(Stored items from a collection)
◇ ◇ ◇

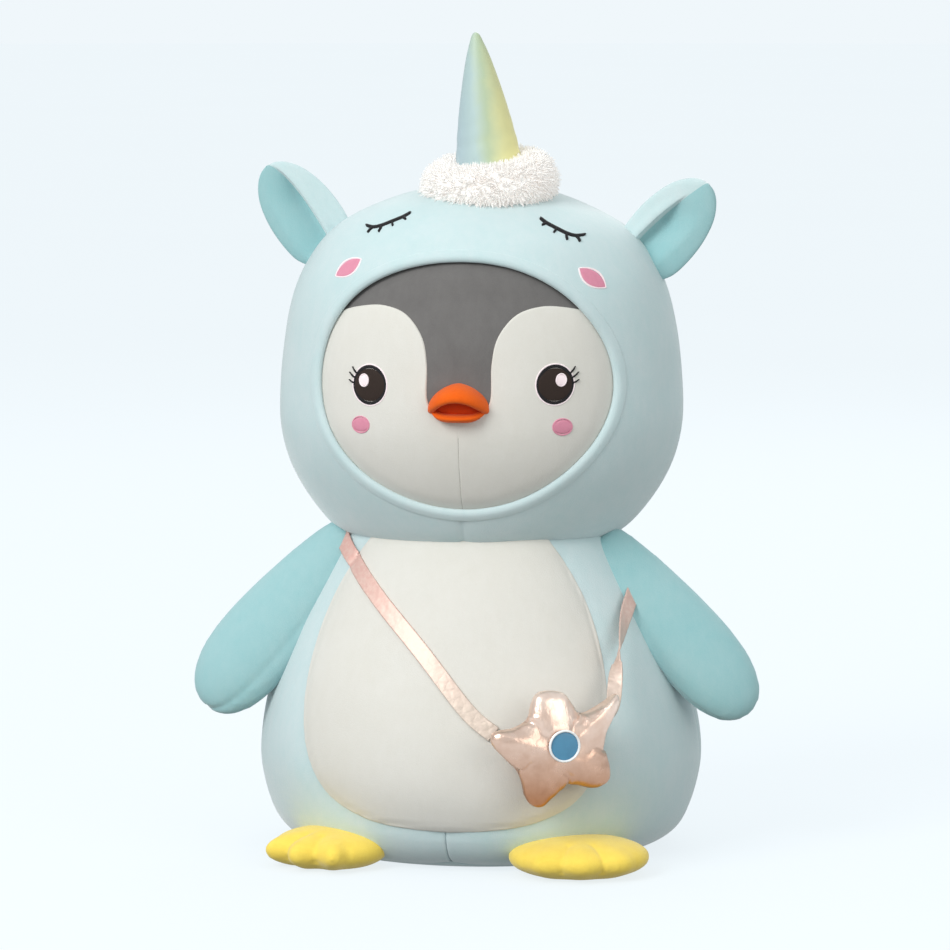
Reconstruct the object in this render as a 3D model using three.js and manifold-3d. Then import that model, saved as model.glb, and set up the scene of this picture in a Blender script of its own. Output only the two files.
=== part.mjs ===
// A stuffed penguin toy in a unicorn hood, with a star-shaped shoulder bag.
// Millimetres. X is the toy's left, -Y is its front and Z is up from the floor, with the origin
// under the middle of the base. Every stuffed form is a turned profile, flattened front to back:
// its stuffing is the core, and its cover is a thin shell round the core, cut into sewn panels.
import * as THREE from 'three';
import { mergeVertices } from 'three/addons/utils/BufferGeometryUtils.js';
import Module from 'manifold-3d';

const wasm = await Module();
wasm.setup();

// ---------------------------------------------------------------- driving dimensions

const gap = 0.4; // clearance left at every seam and between neighbours
const coverThickness = 1.8; // short-pile velour with its backing
const hoodThickness = 3; // velour, wadding and lining
const hoodRoll = THREE.MathUtils.degToRad(2); // the hood sits turned towards the toy's left
const headCentre = 300; // height that the hood turns about
const far = 400; // longer than anything that a prism or plane cuts

// A stuffed form: radius and height pairs from the bottom up, and how deep it is for its width.
const body = {
  points: [[96, 0], [117, 7], [129, 22], [136.5, 48], [137, 68], [132, 95], [121.5, 125],
    [107, 158], [94, 183], [87, 196]],
  depth: 0.9,
  rows: 10,
  segments: 28,
};
const head = {
  points: [[88, 196.4], [103, 213], [116, 234], [123, 255], [124.5, 276], [121.5, 310],
    [116, 338], [107, 360], [92, 379], [69, 393], [38, 404], [0, 408.5]],
  depth: 0.9,
  rows: 12,
  segments: 28,
};
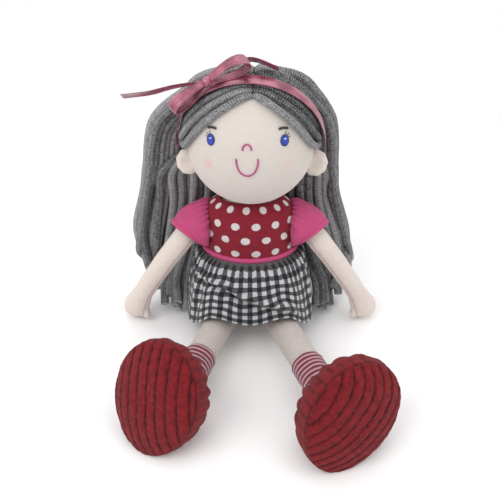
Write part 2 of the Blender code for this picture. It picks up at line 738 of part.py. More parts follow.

◇ ◇ ◇

Your objective: Go through the records above and copy every line with the word "Blender".

Reply to the exercise:
Reconstruct the object in this render as a 3D model using three.js and manifold-3d. Then import that model, saved as model.glb, and set up the scene of this picture in a Blender script of its own. Output only the two files.
Write part 2 of the Blender code for this picture. It picks up at line 738 of part.py. More parts follow.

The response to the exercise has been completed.